Competitors wear custom swimsuits and headpieces, usually elaborately decorated with bright fabric and sequins to reflect the music to which they are swimming. The costume and music are not judged (but marks will be taken off if the headpiece falls off any swimmer while she is swimming the routine) but factor into the overall performance and "artistic impression." Heavy eye makeup is often worn to help portray the emotions involved with the routine; it helps to accentuate the eyes of each swimmer. (This makeup style is often the center of criticism and ridicule. Some argue that it shows a lack of taste and minimizes the athleticism of the sport. Other artistic sports, such as gymnastics and ice skating, do not employ the same makeup practices.)

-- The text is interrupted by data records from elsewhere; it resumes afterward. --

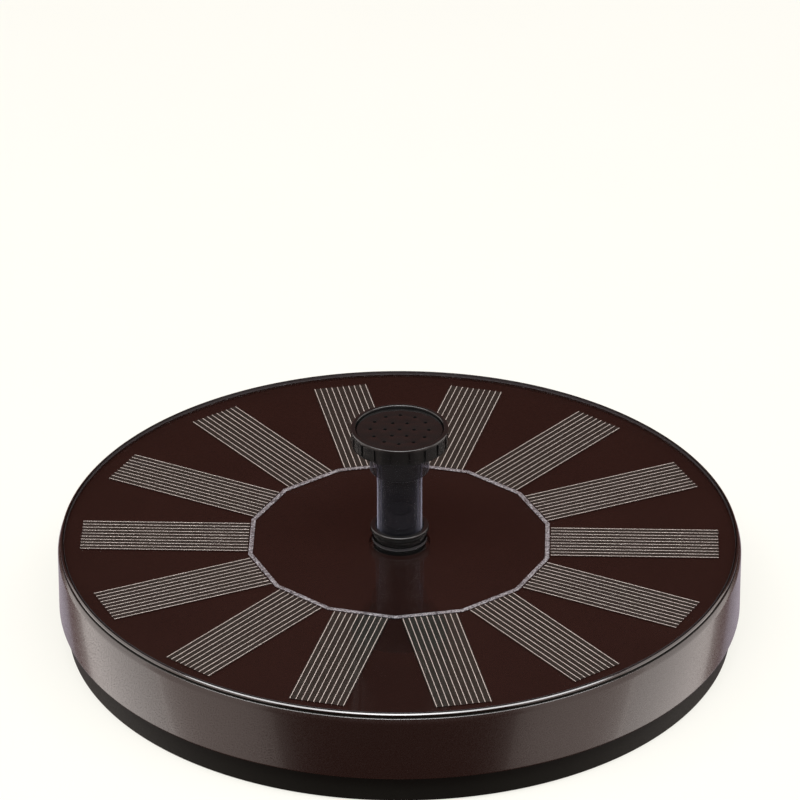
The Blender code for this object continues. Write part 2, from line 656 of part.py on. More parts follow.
def make_junction_box(material):
    """The potted box under the deck, with a stub through the deck to the board."""
    half_x = JUNCTION_BOX_SIZE.x / 2
    half_y = JUNCTION_BOX_SIZE.y / 2
    near = JUNCTION_BOX_CENTRE - half_y
    far = JUNCTION_BOX_CENTRE + half_y
    shape = bmesh.new()
    corners = [(-half_x, near), (half_x, near), (half_x, far), (-half_x, far)]
    add_prism(shape, corners, JUNCTION_BOX_BOTTOM, JUNCTION_BOX_TOP)
    box = make_object("junction_box", shape, material)

    stub = bmesh.new()
    add_cylinder(
        stub,
        JUNCTION_BOX_STUB_RADIUS,
        JUNCTION_BOX_TOP - OVERRUN,
        DECK_TOP,
        SMALL_SEGMENTS,
        (0.0, JUNCTION_BOX_CENTRE),
    )
    join(box, "junction_box_stub", stub)

    lead_holes = bmesh.new()
    for side in (-1, 1):
        add_cylinder(
            lead_holes,
            LEAD_RADIUS + LEAD_HOLE_GAP,
            JUNCTION_BOX_BOTTOM - OVERRUN,
            JUNCTION_BOX_BOTTOM + JUNCTION_BOX_SIZE.z / 2,
            PIN_SEGMENTS,
            (side * LEAD_SPACING / 2, LEAD_DROP),
        )
    cut(box, "junction_box_lead_holes", lead_holes)


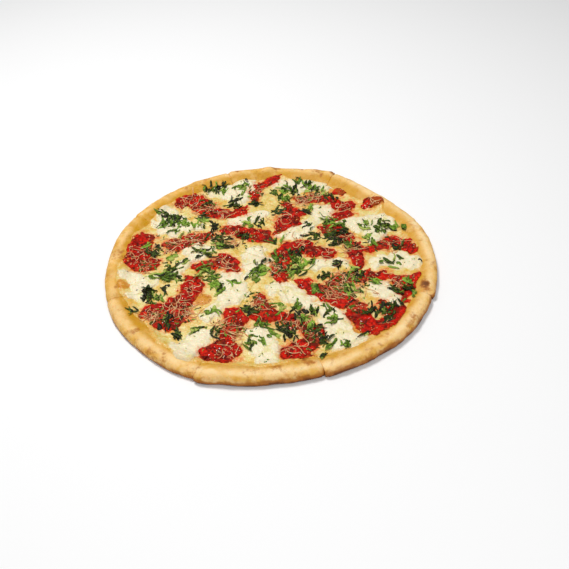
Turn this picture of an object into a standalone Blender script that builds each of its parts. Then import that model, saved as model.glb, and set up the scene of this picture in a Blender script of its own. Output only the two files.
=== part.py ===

Underwater speakers ensure that swimmers can hear the music and aid their ability to synchronize with each other. Routines are prepared and set to counts in the music, to further ensure synchronization. Coaches use underwater speakers to communicate with the swimmers during practice. Goggles, though worn during practice, are not permitted during routine competition.


Figures

A standard meet begins with the swimmers doing "figures", which are positions performed individually without music. All swimmers must compete wearing the standard black swimsuit and white swimcap, as well as goggles and a noseclip. Figures are performed in front of a panel of 5 judges who score individual swimmers from 1 to 10 (10 being the best). After the figure competition, the routines begin.